++++ RECORDS FOR THIS EXERCISE ++++

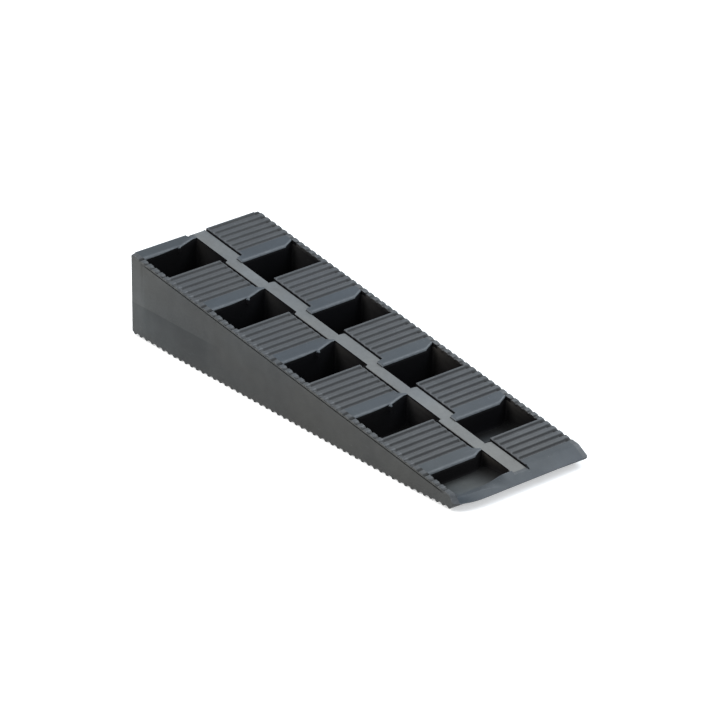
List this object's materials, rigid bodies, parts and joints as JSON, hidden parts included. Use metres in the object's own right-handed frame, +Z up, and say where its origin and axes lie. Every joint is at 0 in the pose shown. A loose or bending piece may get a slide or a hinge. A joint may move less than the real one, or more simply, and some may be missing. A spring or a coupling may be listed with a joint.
{
  "type": "ramp leveler",
  "caption": "Moulded plastic wedge ramp for levelling a caravan wheel, with staggered ribbed treads and open pockets on both sides of a smooth centre rail.",
  "frame": {"origin": "on the ground in the middle of the footprint", "axes": "+X from the tall heel down to the thin toe, +Y from the near pocket column to the far one, +Z up"},
  "size_m": [0.5196, 0.17, 0.094],
  "materials": {
    "wall_plastic": "fine moulded texture, slightly mottled, satin",
    "tread_plastic": "slate moulded plastic, satin, light scuffs on the rib crests",
    "rail_plastic": "smooth lighter grey moulded plastic, satin",
    "inner_plastic": "dark moulded plastic inside the pockets, matt"
  },
  "bodies": {
    "root": {"near_side_wall": "wall_plastic", "far_side_wall": "wall_plastic", "heel_wall": "wall_plastic", "near_heel_land": "tread_plastic", "near_tread_1": "tread_plastic", "near_tread_2": "tread_plastic", "near_tread_3": "tread_plastic", "near_tread_4": "tread_plastic", "far_tread_1": "tread_plastic", "far_tread_2": "tread_plastic", "far_tread_3": "tread_plastic", "far_tread_4": "tread_plastic", "far_tread_5": "tread_plastic", "toe_plate": "tread_plastic", "centre_rail": "rail_plastic", "near_centre_web": "inner_plastic", "far_centre_web": "inner_plastic", "near_pocket_floor_1": "inner_plastic", "near_pocket_floor_2": "inner_plastic", "near_pocket_floor_3": "inner_plastic", "near_pocket_floor_4": "inner_plastic", "near_pocket_floor_5": "inner_plastic", "far_pocket_floor_1": "inner_plastic", "far_pocket_floor_2": "inner_plastic", "far_pocket_floor_3": "inner_plastic", "far_pocket_floor_4": "inner_plastic", "near_upper_web_1": "inner_plastic", "near_upper_web_2": "inner_plastic", "near_upper_web_3": "inner_plastic", "near_upper_web_4": "inner_plastic", "near_upper_web_5": "inner_plastic", "near_lower_web_1": "inner_plastic", "near_lower_web_2": "inner_plastic", "near_lower_web_3": "inner_plastic", "near_lower_web_4": "inner_plastic", "far_upper_web_1": "inner_plastic", "far_upper_web_2": "inner_plastic", "far_upper_web_3": "inner_plastic", "far_upper_web_4": "inner_plastic", "far_lower_web_1": "inner_plastic", "far_lower_web_2": "inner_plastic", "far_lower_web_3": "inner_plastic", "far_lower_web_4": "inner_plastic"}
  },
  "joints": []
}
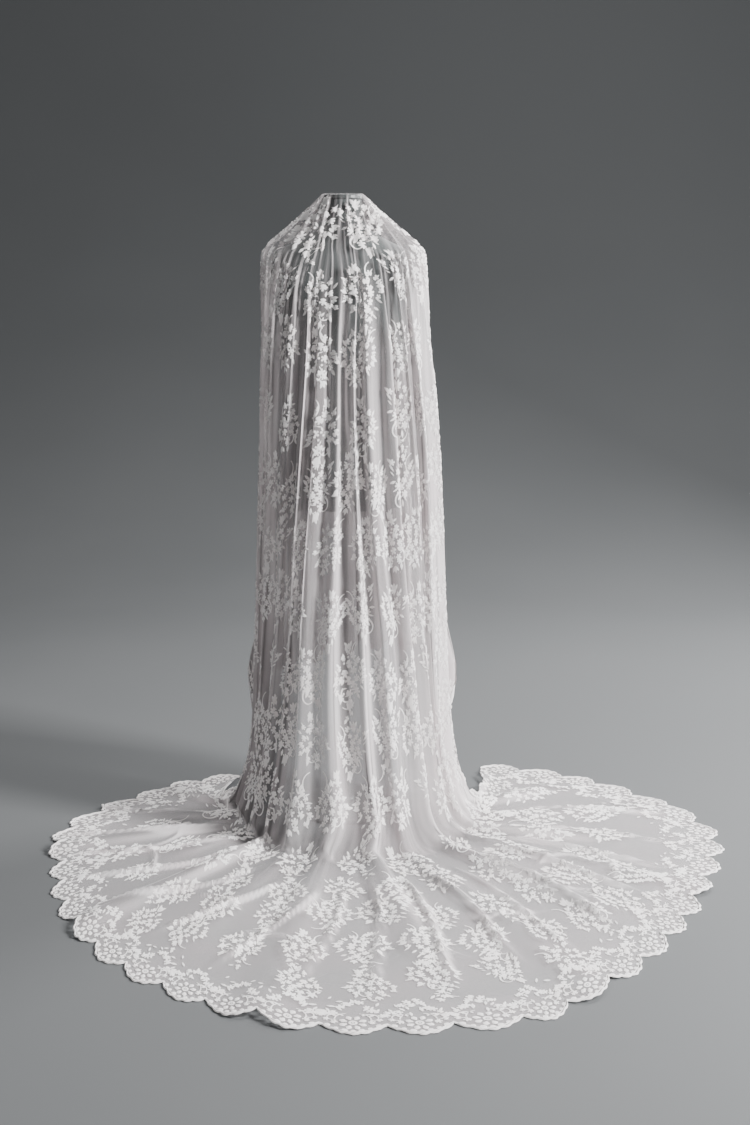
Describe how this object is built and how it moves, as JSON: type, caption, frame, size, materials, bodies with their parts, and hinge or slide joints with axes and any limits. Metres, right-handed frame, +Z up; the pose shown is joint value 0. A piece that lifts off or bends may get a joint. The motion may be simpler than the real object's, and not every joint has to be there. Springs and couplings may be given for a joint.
{
  "type": "bridal veil on a dress form",
  "caption": "Long sheer bridal veil with a scalloped lace border and a round train, draped over a limbless dress form on a stand.",
  "frame": {"origin": "on the floor under the axis of the pole, at the centre of the underside of the stand's foot", "axes": "+Z up; -Y from the form towards the far end of the train; +X to the right as seen from the train"},
  "size_m": [1.6897, 1.6351, 1.5986],
  "materials": {
    "veil_net": "sheer soft net, slight sheen",
    "lace_border": "corded lace, matte",
    "form_cover": "fine knitted cover, matte",
    "form_cap": "satin dark grey",
    "form_stand": "satin grey"
  },
  "bodies": {
    "root": {"veil_back": "veil_net", "veil_front": "veil_net", "veil_train": "veil_net", "border_train": "lace_border", "border_side_left": "lace_border", "border_side_right": "lace_border", "border_front": "lace_border", "form_torso": "form_cover", "form_neck_cap": "form_cap", "form_pole": "form_stand", "form_foot": "form_stand"}
  },
  "joints": []
}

++++

» **REQUIRED WORK**
Where a line of the data holds "parts", show that line.

» **COMPLETE RESPONSE**
List this object's materials, rigid bodies, parts and joints as JSON, hidden parts included. Use metres in the object's own right-handed frame, +Z up, and say where its origin and axes lie. Every joint is at 0 in the pose shown. A loose or bending piece may get a slide or a hinge. A joint may move less than the real one, or more simply, and some may be missing. A spring or a coupling may be listed with a joint.
Describe how this object is built and how it moves, as JSON: type, caption, frame, size, materials, bodies with their parts, and hinge or slide joints with axes and any limits. Metres, right-handed frame, +Z up; the pose shown is joint value 0. A piece that lifts off or bends may get a joint. The motion may be simpler than the real object's, and not every joint has to be there. Springs and couplings may be given for a joint.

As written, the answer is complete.